** begin Stored data **

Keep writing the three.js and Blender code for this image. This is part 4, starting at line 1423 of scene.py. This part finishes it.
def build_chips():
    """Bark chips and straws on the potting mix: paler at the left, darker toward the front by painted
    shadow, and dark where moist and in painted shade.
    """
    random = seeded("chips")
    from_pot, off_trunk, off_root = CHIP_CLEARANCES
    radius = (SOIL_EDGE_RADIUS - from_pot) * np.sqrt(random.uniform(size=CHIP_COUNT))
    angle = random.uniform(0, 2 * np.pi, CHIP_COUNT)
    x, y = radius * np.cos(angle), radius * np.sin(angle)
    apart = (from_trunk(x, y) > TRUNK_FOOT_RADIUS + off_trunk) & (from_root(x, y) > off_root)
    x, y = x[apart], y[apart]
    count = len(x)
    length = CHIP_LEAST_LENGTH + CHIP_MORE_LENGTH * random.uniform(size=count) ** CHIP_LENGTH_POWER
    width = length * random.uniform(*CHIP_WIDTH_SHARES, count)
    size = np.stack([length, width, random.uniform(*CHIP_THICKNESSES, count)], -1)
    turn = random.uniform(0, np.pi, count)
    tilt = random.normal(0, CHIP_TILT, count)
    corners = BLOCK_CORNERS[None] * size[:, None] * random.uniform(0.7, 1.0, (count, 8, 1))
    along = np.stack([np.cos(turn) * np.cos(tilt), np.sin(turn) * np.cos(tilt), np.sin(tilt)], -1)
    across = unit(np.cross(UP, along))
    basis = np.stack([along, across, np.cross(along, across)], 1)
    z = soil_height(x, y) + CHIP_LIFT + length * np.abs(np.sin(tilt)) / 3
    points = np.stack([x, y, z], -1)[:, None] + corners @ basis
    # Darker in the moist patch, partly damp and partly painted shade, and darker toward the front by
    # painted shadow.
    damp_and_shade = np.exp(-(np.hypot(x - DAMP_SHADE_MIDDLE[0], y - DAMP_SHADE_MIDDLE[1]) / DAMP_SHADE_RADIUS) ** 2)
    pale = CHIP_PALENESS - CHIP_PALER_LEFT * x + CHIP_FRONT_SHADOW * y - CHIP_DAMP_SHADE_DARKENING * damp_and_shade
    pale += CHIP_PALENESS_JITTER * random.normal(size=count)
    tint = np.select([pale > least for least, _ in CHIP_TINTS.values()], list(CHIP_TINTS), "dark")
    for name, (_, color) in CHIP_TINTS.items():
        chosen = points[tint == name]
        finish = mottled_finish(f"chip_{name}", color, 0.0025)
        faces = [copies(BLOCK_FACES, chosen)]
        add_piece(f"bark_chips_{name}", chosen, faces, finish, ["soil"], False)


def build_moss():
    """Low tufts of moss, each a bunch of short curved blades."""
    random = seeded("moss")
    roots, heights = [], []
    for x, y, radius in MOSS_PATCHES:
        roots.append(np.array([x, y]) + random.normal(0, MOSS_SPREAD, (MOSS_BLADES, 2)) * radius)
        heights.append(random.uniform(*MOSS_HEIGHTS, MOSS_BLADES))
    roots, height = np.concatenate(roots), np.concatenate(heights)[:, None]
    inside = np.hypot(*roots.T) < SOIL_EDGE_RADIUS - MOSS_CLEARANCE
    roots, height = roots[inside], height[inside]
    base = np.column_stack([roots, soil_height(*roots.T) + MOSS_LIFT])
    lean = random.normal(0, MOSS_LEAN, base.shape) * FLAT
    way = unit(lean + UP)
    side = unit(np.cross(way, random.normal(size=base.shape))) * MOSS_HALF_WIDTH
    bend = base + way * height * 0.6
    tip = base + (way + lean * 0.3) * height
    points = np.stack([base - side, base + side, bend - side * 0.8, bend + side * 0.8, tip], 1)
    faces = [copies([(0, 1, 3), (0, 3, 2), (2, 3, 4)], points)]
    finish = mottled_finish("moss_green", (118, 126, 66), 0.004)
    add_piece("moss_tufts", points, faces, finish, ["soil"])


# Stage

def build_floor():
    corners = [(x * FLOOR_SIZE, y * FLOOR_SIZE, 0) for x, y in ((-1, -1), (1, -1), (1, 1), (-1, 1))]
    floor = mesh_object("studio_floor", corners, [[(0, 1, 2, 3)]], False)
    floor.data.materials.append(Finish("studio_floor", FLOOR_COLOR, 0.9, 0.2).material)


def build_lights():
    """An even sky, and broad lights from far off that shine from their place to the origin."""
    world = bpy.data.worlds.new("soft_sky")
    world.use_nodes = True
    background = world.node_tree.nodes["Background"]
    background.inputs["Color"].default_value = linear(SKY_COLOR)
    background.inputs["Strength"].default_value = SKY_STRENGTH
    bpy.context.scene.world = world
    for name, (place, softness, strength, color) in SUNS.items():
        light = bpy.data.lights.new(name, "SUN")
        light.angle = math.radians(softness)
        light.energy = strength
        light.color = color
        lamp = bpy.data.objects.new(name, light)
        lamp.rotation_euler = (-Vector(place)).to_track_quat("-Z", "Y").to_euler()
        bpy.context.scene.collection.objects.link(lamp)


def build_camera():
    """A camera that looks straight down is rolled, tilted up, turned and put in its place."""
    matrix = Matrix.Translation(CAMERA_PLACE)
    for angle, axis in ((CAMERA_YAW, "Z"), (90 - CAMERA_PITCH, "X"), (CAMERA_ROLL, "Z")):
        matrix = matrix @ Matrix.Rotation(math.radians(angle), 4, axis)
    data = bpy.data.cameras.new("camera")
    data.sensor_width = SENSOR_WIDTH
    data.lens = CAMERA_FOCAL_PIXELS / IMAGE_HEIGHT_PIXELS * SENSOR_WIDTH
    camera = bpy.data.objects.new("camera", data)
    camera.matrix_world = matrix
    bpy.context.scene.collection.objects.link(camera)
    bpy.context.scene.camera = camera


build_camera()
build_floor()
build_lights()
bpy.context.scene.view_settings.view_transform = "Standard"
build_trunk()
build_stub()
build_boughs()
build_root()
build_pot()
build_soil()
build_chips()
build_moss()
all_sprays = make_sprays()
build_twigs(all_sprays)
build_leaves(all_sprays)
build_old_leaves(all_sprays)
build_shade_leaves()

** end Stored data **

◆ Work to be completed ◆
Reproduce the material exactly, with every line intact.

◆ Answer to this task ◆
Keep writing the three.js and Blender code for this image. This is part 4, starting at line 1423 of scene.py. This part finishes it.
def build_chips():
    """Bark chips and straws on the potting mix: paler at the left, darker toward the front by painted
    shadow, and dark where moist and in painted shade.
    """
    random = seeded("chips")
    from_pot, off_trunk, off_root = CHIP_CLEARANCES
    radius = (SOIL_EDGE_RADIUS - from_pot) * np.sqrt(random.uniform(size=CHIP_COUNT))
    angle = random.uniform(0, 2 * np.pi, CHIP_COUNT)
    x, y = radius * np.cos(angle), radius * np.sin(angle)
    apart = (from_trunk(x, y) > TRUNK_FOOT_RADIUS + off_trunk) & (from_root(x, y) > off_root)
    x, y = x[apart], y[apart]
    count = len(x)
    length = CHIP_LEAST_LENGTH + CHIP_MORE_LENGTH * random.uniform(size=count) ** CHIP_LENGTH_POWER
    width = length * random.uniform(*CHIP_WIDTH_SHARES, count)
    size = np.stack([length, width, random.uniform(*CHIP_THICKNESSES, count)], -1)
    turn = random.uniform(0, np.pi, count)
    tilt = random.normal(0, CHIP_TILT, count)
    corners = BLOCK_CORNERS[None] * size[:, None] * random.uniform(0.7, 1.0, (count, 8, 1))
    along = np.stack([np.cos(turn) * np.cos(tilt), np.sin(turn) * np.cos(tilt), np.sin(tilt)], -1)
    across = unit(np.cross(UP, along))
    basis = np.stack([along, across, np.cross(along, across)], 1)
    z = soil_height(x, y) + CHIP_LIFT + length * np.abs(np.sin(tilt)) / 3
    points = np.stack([x, y, z], -1)[:, None] + corners @ basis
    # Darker in the moist patch, partly damp and partly painted shade, and darker toward the front by
    # painted shadow.
    damp_and_shade = np.exp(-(np.hypot(x - DAMP_SHADE_MIDDLE[0], y - DAMP_SHADE_MIDDLE[1]) / DAMP_SHADE_RADIUS) ** 2)
    pale = CHIP_PALENESS - CHIP_PALER_LEFT * x + CHIP_FRONT_SHADOW * y - CHIP_DAMP_SHADE_DARKENING * damp_and_shade
    pale += CHIP_PALENESS_JITTER * random.normal(size=count)
    tint = np.select([pale > least for least, _ in CHIP_TINTS.values()], list(CHIP_TINTS), "dark")
    for name, (_, color) in CHIP_TINTS.items():
        chosen = points[tint == name]
        finish = mottled_finish(f"chip_{name}", color, 0.0025)
        faces = [copies(BLOCK_FACES, chosen)]
        add_piece(f"bark_chips_{name}", chosen, faces, finish, ["soil"], False)


def build_moss():
    """Low tufts of moss, each a bunch of short curved blades."""
    random = seeded("moss")
    roots, heights = [], []
    for x, y, radius in MOSS_PATCHES:
        roots.append(np.array([x, y]) + random.normal(0, MOSS_SPREAD, (MOSS_BLADES, 2)) * radius)
        heights.append(random.uniform(*MOSS_HEIGHTS, MOSS_BLADES))
    roots, height = np.concatenate(roots), np.concatenate(heights)[:, None]
    inside = np.hypot(*roots.T) < SOIL_EDGE_RADIUS - MOSS_CLEARANCE
    roots, height = roots[inside], height[inside]
    base = np.column_stack([roots, soil_height(*roots.T) + MOSS_LIFT])
    lean = random.normal(0, MOSS_LEAN, base.shape) * FLAT
    way = unit(lean + UP)
    side = unit(np.cross(way, random.normal(size=base.shape))) * MOSS_HALF_WIDTH
    bend = base + way * height * 0.6
    tip = base + (way + lean * 0.3) * height
    points = np.stack([base - side, base + side, bend - side * 0.8, bend + side * 0.8, tip], 1)
    faces = [copies([(0, 1, 3), (0, 3, 2), (2, 3, 4)], points)]
    finish = mottled_finish("moss_green", (118, 126, 66), 0.004)
    add_piece("moss_tufts", points, faces, finish, ["soil"])


# Stage

def build_floor():
    corners = [(x * FLOOR_SIZE, y * FLOOR_SIZE, 0) for x, y in ((-1, -1), (1, -1), (1, 1), (-1, 1))]
    floor = mesh_object("studio_floor", corners, [[(0, 1, 2, 3)]], False)
    floor.data.materials.append(Finish("studio_floor", FLOOR_COLOR, 0.9, 0.2).material)


def build_lights():
    """An even sky, and broad lights from far off that shine from their place to the origin."""
    world = bpy.data.worlds.new("soft_sky")
    world.use_nodes = True
    background = world.node_tree.nodes["Background"]
    background.inputs["Color"].default_value = linear(SKY_COLOR)
    background.inputs["Strength"].default_value = SKY_STRENGTH
    bpy.context.scene.world = world
    for name, (place, softness, strength, color) in SUNS.items():
        light = bpy.data.lights.new(name, "SUN")
        light.angle = math.radians(softness)
        light.energy = strength
        light.color = color
        lamp = bpy.data.objects.new(name, light)
        lamp.rotation_euler = (-Vector(place)).to_track_quat("-Z", "Y").to_euler()
        bpy.context.scene.collection.objects.link(lamp)


def build_camera():
    """A camera that looks straight down is rolled, tilted up, turned and put in its place."""
    matrix = Matrix.Translation(CAMERA_PLACE)
    for angle, axis in ((CAMERA_YAW, "Z"), (90 - CAMERA_PITCH, "X"), (CAMERA_ROLL, "Z")):
        matrix = matrix @ Matrix.Rotation(math.radians(angle), 4, axis)
    data = bpy.data.cameras.new("camera")
    data.sensor_width = SENSOR_WIDTH
    data.lens = CAMERA_FOCAL_PIXELS / IMAGE_HEIGHT_PIXELS * SENSOR_WIDTH
    camera = bpy.data.objects.new("camera", data)
    camera.matrix_world = matrix
    bpy.context.scene.collection.objects.link(camera)
    bpy.context.scene.camera = camera


build_camera()
build_floor()
build_lights()
bpy.context.scene.view_settings.view_transform = "Standard"
build_trunk()
build_stub()
build_boughs()
build_root()
build_pot()
build_soil()
build_chips()
build_moss()
all_sprays = make_sprays()
build_twigs(all_sprays)
build_leaves(all_sprays)
build_old_leaves(all_sprays)
build_shade_leaves()